Portrait de Vincent Peillon

Il devait être le ministre aux 60 000 postes. Un ministre avec un projet et des moyens dont auraient rêvé tous ses prédécesseurs rue de Grenelle. Et cela aurait dû lui suffire. Seulement voilà, le ministre de l'Education nationale, Vincent Peillon, est un adepte du coup d'éclat permanent. Il ne peut pas s'en empêcher, c'est plus fort que lui. Parce qu'il a compris mieux que les autres que pour avoir accès aux médias, il faut sans cesse faire des annonces, Peillon les multiplie. Comment obtenir une interview au JDD la veille de la rentrée alors que toutes les mesures sont déjà connues ? Il suffit de proposer l'enseignement de la morale laïque. Comment s'assurer que son passage lors de l'émission politique hebdomadaire de France inter soit relayé par la presse ? Il suffit de défendre la dépénalisation du cannabis. De quoi faire un tabac auprès des lycéens, mais pas forcément auprès de Jean-Marc Ayrault et François Hollande, qui l'ont sévèrement recadré.

Membre de la bande des quatre (une alliance informelle avec Arnaud Montebourg, Manuel Valls et Stéphane Le Foll), Vincent Peillon veut peser sur les choix politiques du gouvernement. Pour remporter tous les arbitrages budgétaires ou pour viser Matignon ? Les deux ne sont pas incompatibles, bien au contraire. Portrait.

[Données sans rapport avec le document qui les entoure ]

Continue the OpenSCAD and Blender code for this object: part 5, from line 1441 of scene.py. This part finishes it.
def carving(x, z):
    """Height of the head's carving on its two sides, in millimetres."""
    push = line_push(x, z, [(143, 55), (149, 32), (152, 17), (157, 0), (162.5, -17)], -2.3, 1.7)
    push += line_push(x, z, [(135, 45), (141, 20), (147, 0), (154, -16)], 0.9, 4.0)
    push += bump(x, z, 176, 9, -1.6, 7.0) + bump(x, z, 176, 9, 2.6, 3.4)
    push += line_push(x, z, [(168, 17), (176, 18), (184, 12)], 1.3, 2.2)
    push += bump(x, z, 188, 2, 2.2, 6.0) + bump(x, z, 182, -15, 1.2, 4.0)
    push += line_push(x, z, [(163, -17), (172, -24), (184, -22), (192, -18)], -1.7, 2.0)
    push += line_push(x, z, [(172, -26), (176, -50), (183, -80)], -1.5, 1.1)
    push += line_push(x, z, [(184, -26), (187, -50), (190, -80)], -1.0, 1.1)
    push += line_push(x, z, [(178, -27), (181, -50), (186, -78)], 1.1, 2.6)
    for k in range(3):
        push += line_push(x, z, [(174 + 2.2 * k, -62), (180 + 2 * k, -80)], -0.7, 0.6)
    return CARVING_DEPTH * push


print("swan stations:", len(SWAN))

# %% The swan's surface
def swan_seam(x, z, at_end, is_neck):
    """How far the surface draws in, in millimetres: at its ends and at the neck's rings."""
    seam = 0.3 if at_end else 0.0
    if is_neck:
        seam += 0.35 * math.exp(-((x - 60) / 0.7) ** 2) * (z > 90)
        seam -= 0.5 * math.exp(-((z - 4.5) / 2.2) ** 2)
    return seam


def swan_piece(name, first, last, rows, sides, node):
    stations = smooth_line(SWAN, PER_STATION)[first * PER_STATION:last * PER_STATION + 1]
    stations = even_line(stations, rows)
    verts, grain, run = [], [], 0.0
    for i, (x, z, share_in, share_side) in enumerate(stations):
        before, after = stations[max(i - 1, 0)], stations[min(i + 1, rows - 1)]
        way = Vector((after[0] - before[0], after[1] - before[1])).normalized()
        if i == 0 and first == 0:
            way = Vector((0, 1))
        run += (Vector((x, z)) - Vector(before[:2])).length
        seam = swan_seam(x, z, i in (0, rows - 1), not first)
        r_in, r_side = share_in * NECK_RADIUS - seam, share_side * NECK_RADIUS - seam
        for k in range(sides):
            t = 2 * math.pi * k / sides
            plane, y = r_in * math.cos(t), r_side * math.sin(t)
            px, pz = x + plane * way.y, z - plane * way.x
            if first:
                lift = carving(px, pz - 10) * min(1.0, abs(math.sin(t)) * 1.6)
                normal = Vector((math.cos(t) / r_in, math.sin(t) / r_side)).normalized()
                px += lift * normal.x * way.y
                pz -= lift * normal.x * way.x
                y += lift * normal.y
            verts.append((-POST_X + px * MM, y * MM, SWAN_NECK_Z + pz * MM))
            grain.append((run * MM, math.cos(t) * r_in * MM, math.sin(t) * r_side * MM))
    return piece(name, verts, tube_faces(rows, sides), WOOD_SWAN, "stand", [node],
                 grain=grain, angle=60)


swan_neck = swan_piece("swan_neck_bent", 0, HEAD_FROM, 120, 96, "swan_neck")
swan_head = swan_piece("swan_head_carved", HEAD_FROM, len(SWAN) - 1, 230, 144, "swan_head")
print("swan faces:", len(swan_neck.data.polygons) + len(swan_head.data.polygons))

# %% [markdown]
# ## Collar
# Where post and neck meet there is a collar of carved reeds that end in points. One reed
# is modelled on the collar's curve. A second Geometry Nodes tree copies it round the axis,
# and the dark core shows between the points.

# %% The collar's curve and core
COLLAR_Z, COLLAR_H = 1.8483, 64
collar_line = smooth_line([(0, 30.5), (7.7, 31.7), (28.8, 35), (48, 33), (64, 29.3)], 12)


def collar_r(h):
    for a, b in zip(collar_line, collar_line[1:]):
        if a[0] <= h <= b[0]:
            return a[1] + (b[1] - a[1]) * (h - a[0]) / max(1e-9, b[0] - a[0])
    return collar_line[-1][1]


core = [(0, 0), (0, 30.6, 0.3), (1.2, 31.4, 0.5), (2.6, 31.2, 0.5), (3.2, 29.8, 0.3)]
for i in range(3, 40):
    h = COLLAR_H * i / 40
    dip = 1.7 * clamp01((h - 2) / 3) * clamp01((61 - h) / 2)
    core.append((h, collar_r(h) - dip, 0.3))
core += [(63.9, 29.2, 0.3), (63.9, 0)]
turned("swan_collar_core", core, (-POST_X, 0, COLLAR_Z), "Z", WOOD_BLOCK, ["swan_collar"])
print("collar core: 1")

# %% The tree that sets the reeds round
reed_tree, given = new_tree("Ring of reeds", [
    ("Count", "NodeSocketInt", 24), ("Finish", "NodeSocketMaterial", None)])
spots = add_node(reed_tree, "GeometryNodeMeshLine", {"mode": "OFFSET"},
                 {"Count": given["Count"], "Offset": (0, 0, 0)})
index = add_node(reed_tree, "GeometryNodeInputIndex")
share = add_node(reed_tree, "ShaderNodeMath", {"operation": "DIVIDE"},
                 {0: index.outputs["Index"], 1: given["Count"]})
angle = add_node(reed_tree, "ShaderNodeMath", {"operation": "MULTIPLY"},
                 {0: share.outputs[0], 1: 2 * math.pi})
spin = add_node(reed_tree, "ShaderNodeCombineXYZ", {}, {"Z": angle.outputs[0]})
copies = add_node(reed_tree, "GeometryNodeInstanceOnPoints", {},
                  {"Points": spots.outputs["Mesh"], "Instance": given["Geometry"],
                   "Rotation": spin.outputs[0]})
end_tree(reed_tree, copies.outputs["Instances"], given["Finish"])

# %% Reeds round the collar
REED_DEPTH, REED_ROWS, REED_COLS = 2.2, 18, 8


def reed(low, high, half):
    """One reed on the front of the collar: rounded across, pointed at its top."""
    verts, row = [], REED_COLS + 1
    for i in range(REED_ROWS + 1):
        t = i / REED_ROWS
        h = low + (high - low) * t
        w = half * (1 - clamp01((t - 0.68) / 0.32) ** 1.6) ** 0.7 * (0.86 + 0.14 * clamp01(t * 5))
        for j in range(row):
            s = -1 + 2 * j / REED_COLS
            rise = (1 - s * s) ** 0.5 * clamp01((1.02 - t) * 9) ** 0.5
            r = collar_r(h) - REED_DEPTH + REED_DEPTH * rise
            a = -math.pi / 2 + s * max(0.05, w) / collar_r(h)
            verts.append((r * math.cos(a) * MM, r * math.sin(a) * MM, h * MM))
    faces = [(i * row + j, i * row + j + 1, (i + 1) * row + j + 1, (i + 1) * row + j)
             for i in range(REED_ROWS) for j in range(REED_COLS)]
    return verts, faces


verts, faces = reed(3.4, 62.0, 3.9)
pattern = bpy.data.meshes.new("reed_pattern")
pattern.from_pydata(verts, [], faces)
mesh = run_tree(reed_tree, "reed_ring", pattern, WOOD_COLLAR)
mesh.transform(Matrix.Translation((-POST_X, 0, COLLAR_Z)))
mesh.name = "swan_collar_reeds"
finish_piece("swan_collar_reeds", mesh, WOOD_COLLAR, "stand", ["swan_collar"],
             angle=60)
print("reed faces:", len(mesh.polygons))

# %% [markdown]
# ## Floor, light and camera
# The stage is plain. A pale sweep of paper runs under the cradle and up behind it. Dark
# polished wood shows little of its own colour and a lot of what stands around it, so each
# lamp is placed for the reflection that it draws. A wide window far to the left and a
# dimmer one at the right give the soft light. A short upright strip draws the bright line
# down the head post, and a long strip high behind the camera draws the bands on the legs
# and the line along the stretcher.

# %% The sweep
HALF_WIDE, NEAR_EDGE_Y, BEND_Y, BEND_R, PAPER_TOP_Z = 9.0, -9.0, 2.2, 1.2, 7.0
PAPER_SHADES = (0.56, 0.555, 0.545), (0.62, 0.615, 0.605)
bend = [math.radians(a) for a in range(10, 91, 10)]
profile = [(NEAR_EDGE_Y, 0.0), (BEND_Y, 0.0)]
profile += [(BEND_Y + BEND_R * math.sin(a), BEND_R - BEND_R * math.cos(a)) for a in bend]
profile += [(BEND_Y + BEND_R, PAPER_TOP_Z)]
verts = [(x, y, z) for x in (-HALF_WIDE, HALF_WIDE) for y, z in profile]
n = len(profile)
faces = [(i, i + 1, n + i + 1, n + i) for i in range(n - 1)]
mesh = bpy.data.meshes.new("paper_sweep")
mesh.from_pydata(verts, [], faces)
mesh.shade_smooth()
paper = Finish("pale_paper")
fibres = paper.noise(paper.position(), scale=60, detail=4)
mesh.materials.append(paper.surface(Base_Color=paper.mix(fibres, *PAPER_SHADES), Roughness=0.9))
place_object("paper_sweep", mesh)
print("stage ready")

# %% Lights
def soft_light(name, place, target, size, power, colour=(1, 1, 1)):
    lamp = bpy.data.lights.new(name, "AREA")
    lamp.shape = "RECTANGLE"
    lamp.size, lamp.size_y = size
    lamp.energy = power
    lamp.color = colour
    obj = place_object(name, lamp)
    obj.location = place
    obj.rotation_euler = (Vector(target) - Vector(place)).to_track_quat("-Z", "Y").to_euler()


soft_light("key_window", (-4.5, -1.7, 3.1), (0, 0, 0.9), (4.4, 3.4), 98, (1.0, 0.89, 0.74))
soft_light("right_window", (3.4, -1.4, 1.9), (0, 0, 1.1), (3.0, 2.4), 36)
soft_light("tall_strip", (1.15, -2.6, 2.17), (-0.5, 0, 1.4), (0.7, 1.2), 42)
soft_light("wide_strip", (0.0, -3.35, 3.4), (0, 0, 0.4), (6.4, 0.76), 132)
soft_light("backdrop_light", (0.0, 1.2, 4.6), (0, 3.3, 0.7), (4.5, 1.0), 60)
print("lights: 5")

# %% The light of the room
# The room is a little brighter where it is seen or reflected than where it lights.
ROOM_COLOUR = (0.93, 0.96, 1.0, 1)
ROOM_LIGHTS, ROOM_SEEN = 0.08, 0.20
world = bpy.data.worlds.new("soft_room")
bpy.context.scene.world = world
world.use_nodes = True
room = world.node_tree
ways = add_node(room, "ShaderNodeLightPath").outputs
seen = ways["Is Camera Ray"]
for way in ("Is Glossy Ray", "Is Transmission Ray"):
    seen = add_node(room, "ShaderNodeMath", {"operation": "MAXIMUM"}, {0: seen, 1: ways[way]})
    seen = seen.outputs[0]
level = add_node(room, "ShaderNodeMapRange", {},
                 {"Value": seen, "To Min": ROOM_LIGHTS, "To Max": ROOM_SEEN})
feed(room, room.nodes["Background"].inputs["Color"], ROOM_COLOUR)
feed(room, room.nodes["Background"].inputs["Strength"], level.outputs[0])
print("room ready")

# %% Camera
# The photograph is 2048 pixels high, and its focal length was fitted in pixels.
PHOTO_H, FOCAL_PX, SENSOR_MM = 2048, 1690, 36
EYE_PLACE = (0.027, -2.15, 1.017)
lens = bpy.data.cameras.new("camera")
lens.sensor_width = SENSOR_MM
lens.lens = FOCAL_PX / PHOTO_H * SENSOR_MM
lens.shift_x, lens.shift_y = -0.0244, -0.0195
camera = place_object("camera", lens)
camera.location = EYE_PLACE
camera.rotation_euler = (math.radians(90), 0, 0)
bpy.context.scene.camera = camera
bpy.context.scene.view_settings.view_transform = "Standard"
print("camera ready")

Du doctorat de philosophie au monde politique

Vincent Peillon est né le 7 juillet 1960 à Suresnes dans les Hauts-de-Seine. Ses racines sont juives, bourgeoises et communistes. Sa mère, Françoise Blum, est directrice de recherche à l'INSERM, son père est banquier et communiste. Vincent Peillon grandit dans un milieu privilégié et intellectuel.
Après des études de philosophie, c'est l'agrégation puis la thèse. Docteur en philosophie, il enseigne cette discipline entre 1984 et 1997. Parallèlement, il se lance en politique, aux côtés d'Henri Emmanuelli. En 1992, il devient son assistant lorsque ce dernier prend la présidence de l'Assemblée nationale. Deux ans plus tard, Peillon devient membre du bureau national du PS et délégué auprès du Premier secrétaire, Lionel Jospin. Un poste qu'il occupe de 1995 à 1997. Calme, modéré, Vincent Peillon est apprécié pour le sérieux de son travail.

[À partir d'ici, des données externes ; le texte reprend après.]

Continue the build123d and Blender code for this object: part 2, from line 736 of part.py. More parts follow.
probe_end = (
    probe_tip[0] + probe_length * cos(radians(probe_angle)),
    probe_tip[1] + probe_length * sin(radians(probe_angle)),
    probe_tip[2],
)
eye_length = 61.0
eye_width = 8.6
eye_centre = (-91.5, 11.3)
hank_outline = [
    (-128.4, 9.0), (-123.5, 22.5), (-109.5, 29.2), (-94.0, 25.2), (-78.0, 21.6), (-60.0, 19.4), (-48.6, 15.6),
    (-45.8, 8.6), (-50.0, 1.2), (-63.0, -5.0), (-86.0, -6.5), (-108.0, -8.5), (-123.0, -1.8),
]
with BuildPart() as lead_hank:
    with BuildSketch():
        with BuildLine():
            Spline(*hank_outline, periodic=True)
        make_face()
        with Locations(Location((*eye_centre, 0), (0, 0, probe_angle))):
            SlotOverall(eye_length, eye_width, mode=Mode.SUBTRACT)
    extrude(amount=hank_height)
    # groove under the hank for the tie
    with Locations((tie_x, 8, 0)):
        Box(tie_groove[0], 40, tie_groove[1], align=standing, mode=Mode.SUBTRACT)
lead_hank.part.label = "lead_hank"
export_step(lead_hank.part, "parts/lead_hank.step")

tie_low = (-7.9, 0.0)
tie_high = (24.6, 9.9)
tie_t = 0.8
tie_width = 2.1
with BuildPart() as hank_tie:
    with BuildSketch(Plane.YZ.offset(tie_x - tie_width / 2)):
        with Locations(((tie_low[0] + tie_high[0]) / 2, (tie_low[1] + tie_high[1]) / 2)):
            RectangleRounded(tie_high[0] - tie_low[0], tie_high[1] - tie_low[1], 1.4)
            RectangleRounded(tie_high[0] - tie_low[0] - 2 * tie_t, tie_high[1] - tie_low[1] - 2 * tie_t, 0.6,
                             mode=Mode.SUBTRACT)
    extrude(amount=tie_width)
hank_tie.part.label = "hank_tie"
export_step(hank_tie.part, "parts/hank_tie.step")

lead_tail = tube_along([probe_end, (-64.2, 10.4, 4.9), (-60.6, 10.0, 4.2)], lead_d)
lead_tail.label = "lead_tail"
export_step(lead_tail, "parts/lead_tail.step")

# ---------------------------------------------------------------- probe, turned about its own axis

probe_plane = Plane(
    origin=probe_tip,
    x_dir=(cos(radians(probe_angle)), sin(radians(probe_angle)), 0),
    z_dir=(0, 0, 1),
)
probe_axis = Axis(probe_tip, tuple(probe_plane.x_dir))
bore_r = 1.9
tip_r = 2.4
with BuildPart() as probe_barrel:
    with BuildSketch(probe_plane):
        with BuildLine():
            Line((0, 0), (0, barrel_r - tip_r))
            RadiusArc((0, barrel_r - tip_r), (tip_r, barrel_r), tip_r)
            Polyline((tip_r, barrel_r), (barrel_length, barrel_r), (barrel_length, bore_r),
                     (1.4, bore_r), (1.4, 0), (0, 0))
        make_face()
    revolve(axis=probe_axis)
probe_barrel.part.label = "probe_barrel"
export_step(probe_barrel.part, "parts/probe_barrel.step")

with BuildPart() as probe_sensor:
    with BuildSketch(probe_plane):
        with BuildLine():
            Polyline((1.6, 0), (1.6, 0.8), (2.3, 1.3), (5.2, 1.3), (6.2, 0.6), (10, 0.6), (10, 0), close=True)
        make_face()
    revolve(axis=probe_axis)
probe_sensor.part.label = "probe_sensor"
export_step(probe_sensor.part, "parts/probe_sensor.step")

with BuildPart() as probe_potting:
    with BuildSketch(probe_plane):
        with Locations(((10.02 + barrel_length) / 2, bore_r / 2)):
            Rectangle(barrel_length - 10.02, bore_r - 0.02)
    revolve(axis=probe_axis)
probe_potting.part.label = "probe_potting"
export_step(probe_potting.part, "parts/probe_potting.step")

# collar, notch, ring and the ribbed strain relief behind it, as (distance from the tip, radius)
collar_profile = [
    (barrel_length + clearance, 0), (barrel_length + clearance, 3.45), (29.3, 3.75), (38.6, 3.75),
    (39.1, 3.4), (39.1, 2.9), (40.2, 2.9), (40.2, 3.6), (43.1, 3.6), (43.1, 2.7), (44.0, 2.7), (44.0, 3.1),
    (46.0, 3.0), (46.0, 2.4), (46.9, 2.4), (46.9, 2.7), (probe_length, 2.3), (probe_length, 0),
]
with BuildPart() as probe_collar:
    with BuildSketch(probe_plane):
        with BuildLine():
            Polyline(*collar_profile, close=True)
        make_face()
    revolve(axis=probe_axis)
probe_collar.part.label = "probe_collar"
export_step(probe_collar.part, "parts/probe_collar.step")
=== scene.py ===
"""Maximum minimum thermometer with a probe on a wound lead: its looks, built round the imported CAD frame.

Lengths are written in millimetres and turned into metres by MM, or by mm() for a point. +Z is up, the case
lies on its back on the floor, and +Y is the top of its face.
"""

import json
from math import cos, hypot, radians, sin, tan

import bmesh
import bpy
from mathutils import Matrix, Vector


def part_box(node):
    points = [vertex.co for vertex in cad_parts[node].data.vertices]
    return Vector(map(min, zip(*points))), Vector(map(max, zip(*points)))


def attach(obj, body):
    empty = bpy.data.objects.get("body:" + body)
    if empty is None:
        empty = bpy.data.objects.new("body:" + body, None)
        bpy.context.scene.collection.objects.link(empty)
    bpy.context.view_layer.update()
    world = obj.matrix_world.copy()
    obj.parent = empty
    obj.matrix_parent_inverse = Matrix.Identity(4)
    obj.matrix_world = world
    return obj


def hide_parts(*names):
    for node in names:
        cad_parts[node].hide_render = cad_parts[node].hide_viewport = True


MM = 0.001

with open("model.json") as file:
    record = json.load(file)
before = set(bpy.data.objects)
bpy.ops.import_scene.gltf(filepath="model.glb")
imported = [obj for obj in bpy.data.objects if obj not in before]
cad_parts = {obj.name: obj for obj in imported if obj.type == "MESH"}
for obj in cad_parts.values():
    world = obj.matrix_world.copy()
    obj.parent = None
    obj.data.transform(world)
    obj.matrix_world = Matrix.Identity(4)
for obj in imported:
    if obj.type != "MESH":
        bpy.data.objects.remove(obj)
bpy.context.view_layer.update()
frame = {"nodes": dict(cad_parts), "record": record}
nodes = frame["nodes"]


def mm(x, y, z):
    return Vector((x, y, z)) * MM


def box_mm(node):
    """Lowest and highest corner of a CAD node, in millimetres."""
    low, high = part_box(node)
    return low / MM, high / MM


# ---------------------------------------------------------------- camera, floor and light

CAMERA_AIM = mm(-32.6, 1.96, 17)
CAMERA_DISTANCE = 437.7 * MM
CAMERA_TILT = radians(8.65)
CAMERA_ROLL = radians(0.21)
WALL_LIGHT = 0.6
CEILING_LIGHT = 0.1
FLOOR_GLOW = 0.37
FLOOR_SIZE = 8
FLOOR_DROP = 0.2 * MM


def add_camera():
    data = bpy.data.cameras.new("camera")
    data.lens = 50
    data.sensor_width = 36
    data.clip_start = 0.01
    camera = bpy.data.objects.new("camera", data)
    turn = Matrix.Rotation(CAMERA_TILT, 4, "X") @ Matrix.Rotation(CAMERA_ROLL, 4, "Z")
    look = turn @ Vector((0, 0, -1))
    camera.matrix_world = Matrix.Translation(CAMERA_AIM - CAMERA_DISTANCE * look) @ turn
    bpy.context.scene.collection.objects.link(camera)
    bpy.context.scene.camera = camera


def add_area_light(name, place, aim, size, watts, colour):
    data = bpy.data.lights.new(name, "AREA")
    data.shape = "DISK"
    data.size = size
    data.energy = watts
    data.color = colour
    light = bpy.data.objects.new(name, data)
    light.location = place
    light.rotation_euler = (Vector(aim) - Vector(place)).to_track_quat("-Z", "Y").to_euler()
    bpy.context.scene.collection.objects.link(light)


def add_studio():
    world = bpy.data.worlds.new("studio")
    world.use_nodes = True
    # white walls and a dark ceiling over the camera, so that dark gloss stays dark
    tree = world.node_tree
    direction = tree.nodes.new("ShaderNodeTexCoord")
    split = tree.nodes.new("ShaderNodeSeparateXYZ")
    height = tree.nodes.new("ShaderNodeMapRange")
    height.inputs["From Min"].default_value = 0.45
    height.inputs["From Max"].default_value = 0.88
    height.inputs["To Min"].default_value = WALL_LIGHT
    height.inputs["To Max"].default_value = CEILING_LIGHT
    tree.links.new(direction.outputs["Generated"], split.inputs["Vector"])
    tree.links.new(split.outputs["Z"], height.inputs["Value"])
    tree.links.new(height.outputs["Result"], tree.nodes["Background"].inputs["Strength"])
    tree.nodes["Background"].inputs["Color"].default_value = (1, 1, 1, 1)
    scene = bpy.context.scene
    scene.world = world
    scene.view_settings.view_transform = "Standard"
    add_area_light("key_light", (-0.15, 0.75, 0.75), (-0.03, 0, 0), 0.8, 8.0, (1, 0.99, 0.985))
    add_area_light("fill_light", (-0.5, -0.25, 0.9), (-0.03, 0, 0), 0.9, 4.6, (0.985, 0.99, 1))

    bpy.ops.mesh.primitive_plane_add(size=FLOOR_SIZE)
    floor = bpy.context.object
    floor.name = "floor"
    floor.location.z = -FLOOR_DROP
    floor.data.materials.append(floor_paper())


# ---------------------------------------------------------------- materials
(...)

Député de la somme entre 1997 et 2002

En 1997, lors des législatives anticipées, Vincent Peillon est élu député de la 3e circonscription de la Somme. Pendant son mandat, il préside une mission d'information sur la délinquance financière et les paradis fiscaux en Europe. Avec Arnaud Montebourg et André Vallini, il enquête notamment sur le blanchiment de l'argent sale. Le rapport final permet aux trois auteurs - Peillon, Montebourg et Vallini - de se faire remarquer au sein d'une Assemblée composée de plus de 200 députés socialistes.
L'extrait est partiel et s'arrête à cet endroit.